I have, thus far, been refraining from using this space for pure commentary and reportage, because I have wanted to stretch my literary muscles and nudge myself towards creating more challenging and more broadly appealing material than merely my opinions on the day’s news.
But this is one of those historic days where commentary seems mandatory. It feels like to not talk about today’s tragedy would be foolish, like ignoring the white hot meteor that is not the top floor of your house just because you’d palnned to work in the basement today, and I want to get my thoughts down fresh before I have had too much time to think about it.
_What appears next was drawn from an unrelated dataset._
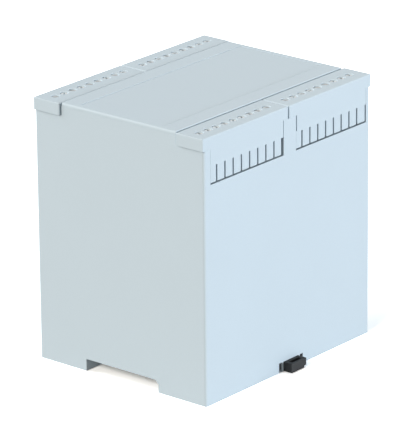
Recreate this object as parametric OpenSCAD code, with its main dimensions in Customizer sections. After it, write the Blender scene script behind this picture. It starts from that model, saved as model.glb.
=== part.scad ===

For those who have not yet heard : In Tuscon, Arizona today, a gunman shot and killed six people, including a prominent judge, and twelve others were wounded non-fatally, including Congresswoman Gabrielle Giffords.
Here’s my thoughts, in no particular order.
1. Not of primary importance but worth getting out of the way first : It bothers me a little that if a tragedy happens to a group of people, all of whom are equally valid living humans in the eyes of the law and ethics, nevertheless, the headline will be “Most famous person in the group has tragedy occur to them! Also, some other people, we guess. ” Six people are dead. None of them are in the headline as it is being reported around the globe. The headline is about Gabrielle Giffords, who is alive, despitebeing shoot clean through the head. Admittedly, she was the primary target of the attack and from a sociopolitical point of view that is extremely important. But I still have to wonder what the families of the people who were actually killed by this madman are thinking about the press furor completely ignoring their departed loves one because they were just not famous enough to be interesting to the press, even dead.
2. After the Republican congressional victory in November, I predicted that there would be an incident fairly soon that would be a jarring, game-changing incident which would finally make people step back from all the superheated rhetoric and venomous vitriol and start to think about consequences and temperature. My biggest dear since Obama won in 2008 was that this would take the form of another Oklahoma City type event, something so enormous and horrible that it would be like another 9/11 and people would be picking up the pieces for decades.
After all, the Oklahoma City bombers were right ring extremists during an age where the intellectual and political leadership of the right wing of American politics were screaming for Bill Clinton’s head on a plate, trying to impeach him, and vilifying all Democrats. And that was nothing, absolutely nothing, compared to the madness surrounding Barack Obama’s rise to power. The level of rage and frustration and uttery insanity that is both represented by and in responsible for the Tea Party movement and the eager and rechless stoking that Fox News provides in bulk dosage 24 hours a day.
But after the 2010 election, anoher poissibility antered my mind : not another Oklahoma City but another Kent State. I could quite easily imagine a group of angry Tea Party protestors, drunk on group outrage and that evil nector self-righteous fury, in a tense standoff with state troopers trying to keep them from storming and looting some government building, and one of the younger troopers thinks he sees a gun, and suddenly a dozen or so middle-aged white people are gunned down in a hail of trooper fire, and everything gets one whole hell of a lot worse.
Today’s incident is nothing like that. This is more like the random senseless act of some Weather Underground style radical fringe group at the height of tension in the late 60’s. It’s a sign of how bad the times have gotten, but it’s not quite the epoch-shattering event that Kent State became.
But hey, the Republicans have only held Congress for what, three days? Plenty of time left for the right wing to completely fail to learn anything from this, continue to build the pressure up, and have some nutcase pop off and do something that will make today’s incident an almost laughable footnote, or perhaps a widely quoted warning tremor before the major earthquake.
3. Having just seen it for the first time ever recently, I can’t help bu think of the De Niro classic Taxi Driver. Travis Bickle was just a lone nut who wanted to kill a Senator for complicated person reasons that were only marginally political, or for that matter, sane. And yet, that movie brought so much of what was going on in the world of the late 70’s into focus that it became far more than just the story of one lonely and disturbed man’s descent into self-righteous madness. It became the film that made an era really look at itself and ask where all this was headed.
I am sure that before this spring is over, there will be the big budget movie based on this incident. I will be curious to see how the incident is spun in it.
Well that’s my thoughts for now. Maybe more later, but for now, I will forget all about it and try to go back to a non serious life.